Problem description >> Your task is to copy every line of this material exactly.

Data records:

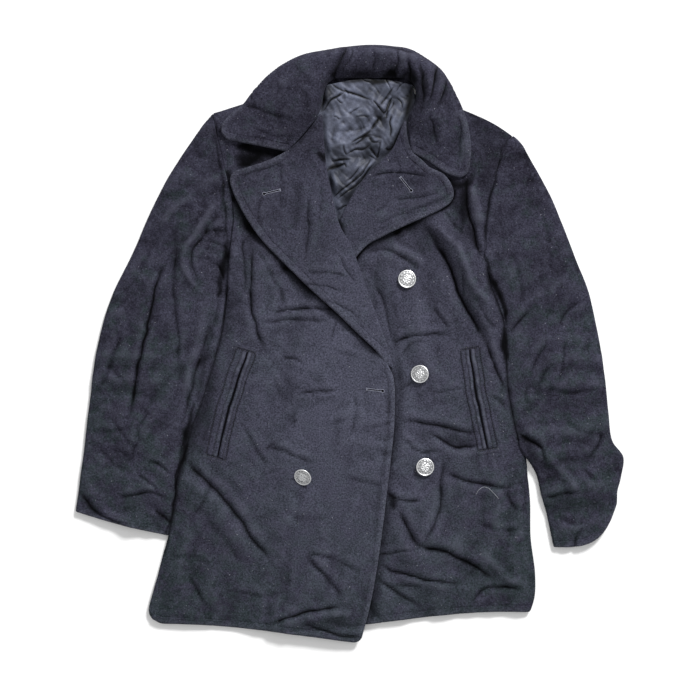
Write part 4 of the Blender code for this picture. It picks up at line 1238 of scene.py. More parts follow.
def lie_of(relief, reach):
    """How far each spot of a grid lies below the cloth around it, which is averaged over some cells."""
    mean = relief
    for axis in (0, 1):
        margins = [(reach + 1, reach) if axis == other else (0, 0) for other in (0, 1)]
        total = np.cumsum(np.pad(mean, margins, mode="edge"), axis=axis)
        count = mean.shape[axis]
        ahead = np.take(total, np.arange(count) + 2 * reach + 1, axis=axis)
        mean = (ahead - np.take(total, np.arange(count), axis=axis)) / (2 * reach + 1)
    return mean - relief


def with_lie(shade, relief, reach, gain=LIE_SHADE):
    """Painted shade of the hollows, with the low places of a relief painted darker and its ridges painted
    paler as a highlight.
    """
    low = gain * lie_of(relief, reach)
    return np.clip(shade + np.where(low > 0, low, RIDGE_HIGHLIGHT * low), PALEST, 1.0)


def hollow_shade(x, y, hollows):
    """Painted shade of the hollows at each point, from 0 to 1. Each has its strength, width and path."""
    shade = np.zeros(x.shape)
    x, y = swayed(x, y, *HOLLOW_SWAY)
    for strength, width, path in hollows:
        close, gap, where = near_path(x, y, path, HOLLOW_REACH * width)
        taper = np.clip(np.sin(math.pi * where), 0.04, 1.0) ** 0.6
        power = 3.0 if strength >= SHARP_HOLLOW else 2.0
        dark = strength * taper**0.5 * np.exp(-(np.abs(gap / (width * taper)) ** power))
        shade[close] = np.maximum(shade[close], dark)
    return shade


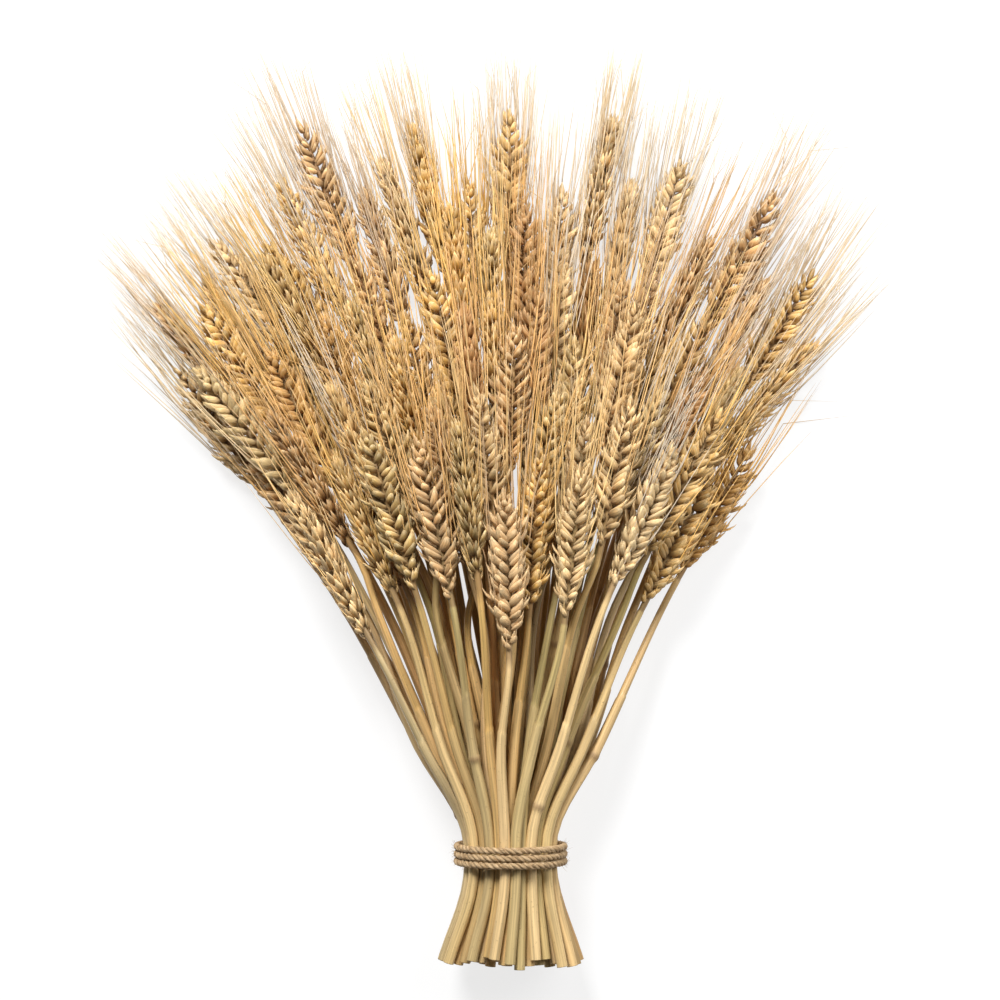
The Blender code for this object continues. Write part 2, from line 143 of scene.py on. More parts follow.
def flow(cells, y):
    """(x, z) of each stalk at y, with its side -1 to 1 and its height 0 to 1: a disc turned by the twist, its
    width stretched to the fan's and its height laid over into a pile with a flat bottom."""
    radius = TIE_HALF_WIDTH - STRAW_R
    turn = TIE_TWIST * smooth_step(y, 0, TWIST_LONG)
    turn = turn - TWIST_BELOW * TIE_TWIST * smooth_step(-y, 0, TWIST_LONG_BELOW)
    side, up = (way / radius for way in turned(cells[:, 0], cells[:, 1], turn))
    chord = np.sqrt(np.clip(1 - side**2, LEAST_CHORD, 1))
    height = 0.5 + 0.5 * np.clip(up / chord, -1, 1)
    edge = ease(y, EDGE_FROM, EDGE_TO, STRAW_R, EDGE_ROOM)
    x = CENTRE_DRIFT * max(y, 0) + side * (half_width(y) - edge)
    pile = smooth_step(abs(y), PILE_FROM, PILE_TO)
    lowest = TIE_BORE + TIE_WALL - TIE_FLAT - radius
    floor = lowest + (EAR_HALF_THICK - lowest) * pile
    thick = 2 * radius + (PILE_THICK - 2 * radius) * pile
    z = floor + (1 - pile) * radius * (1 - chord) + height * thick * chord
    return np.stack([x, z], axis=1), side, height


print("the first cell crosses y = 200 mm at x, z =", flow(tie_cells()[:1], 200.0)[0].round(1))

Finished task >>
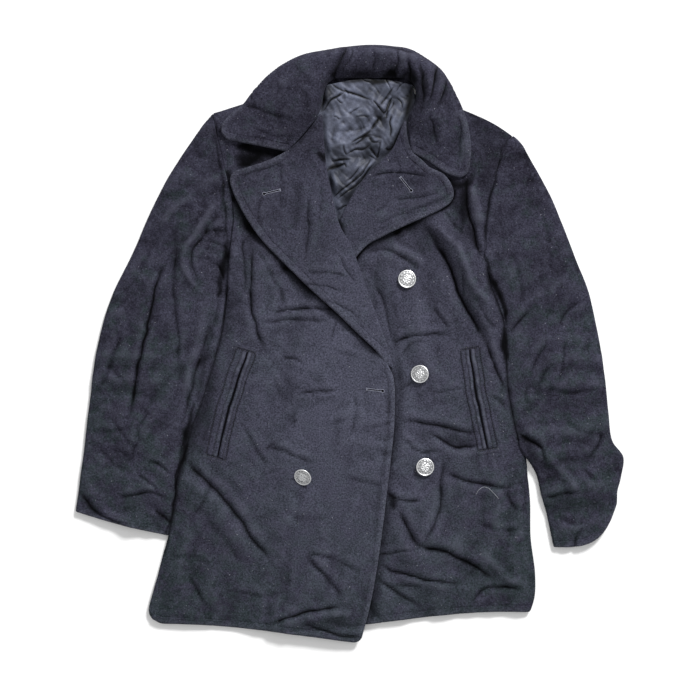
Write part 4 of the Blender code for this picture. It picks up at line 1238 of scene.py. More parts follow.
def lie_of(relief, reach):
    """How far each spot of a grid lies below the cloth around it, which is averaged over some cells."""
    mean = relief
    for axis in (0, 1):
        margins = [(reach + 1, reach) if axis == other else (0, 0) for other in (0, 1)]
        total = np.cumsum(np.pad(mean, margins, mode="edge"), axis=axis)
        count = mean.shape[axis]
        ahead = np.take(total, np.arange(count) + 2 * reach + 1, axis=axis)
        mean = (ahead - np.take(total, np.arange(count), axis=axis)) / (2 * reach + 1)
    return mean - relief


def with_lie(shade, relief, reach, gain=LIE_SHADE):
    """Painted shade of the hollows, with the low places of a relief painted darker and its ridges painted
    paler as a highlight.
    """
    low = gain * lie_of(relief, reach)
    return np.clip(shade + np.where(low > 0, low, RIDGE_HIGHLIGHT * low), PALEST, 1.0)


def hollow_shade(x, y, hollows):
    """Painted shade of the hollows at each point, from 0 to 1. Each has its strength, width and path."""
    shade = np.zeros(x.shape)
    x, y = swayed(x, y, *HOLLOW_SWAY)
    for strength, width, path in hollows:
        close, gap, where = near_path(x, y, path, HOLLOW_REACH * width)
        taper = np.clip(np.sin(math.pi * where), 0.04, 1.0) ** 0.6
        power = 3.0 if strength >= SHARP_HOLLOW else 2.0
        dark = strength * taper**0.5 * np.exp(-(np.abs(gap / (width * taper)) ** power))
        shade[close] = np.maximum(shade[close], dark)
    return shade


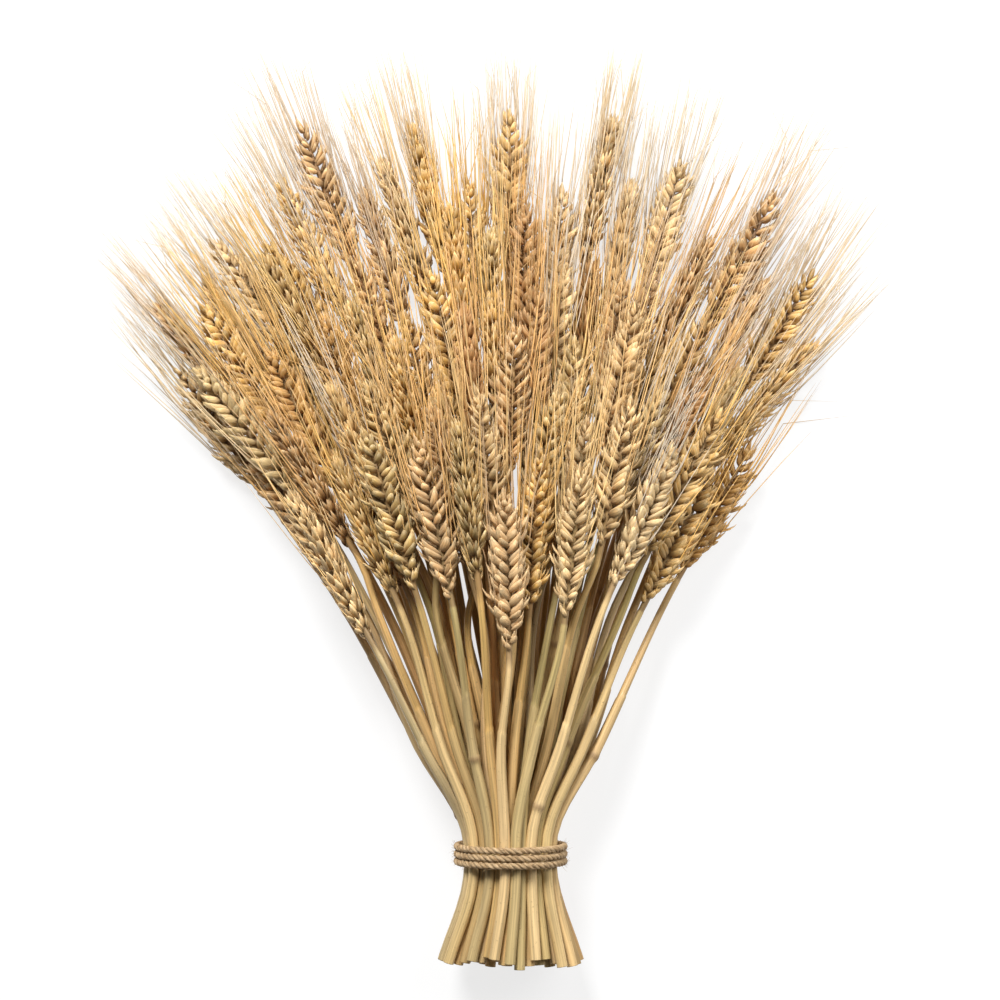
The Blender code for this object continues. Write part 2, from line 143 of scene.py on. More parts follow.
def flow(cells, y):
    """(x, z) of each stalk at y, with its side -1 to 1 and its height 0 to 1: a disc turned by the twist, its
    width stretched to the fan's and its height laid over into a pile with a flat bottom."""
    radius = TIE_HALF_WIDTH - STRAW_R
    turn = TIE_TWIST * smooth_step(y, 0, TWIST_LONG)
    turn = turn - TWIST_BELOW * TIE_TWIST * smooth_step(-y, 0, TWIST_LONG_BELOW)
    side, up = (way / radius for way in turned(cells[:, 0], cells[:, 1], turn))
    chord = np.sqrt(np.clip(1 - side**2, LEAST_CHORD, 1))
    height = 0.5 + 0.5 * np.clip(up / chord, -1, 1)
    edge = ease(y, EDGE_FROM, EDGE_TO, STRAW_R, EDGE_ROOM)
    x = CENTRE_DRIFT * max(y, 0) + side * (half_width(y) - edge)
    pile = smooth_step(abs(y), PILE_FROM, PILE_TO)
    lowest = TIE_BORE + TIE_WALL - TIE_FLAT - radius
    floor = lowest + (EAR_HALF_THICK - lowest) * pile
    thick = 2 * radius + (PILE_THICK - 2 * radius) * pile
    z = floor + (1 - pile) * radius * (1 - chord) + height * thick * chord
    return np.stack([x, z], axis=1), side, height


print("the first cell crosses y = 200 mm at x, z =", flow(tie_cells()[:1], 200.0)[0].round(1))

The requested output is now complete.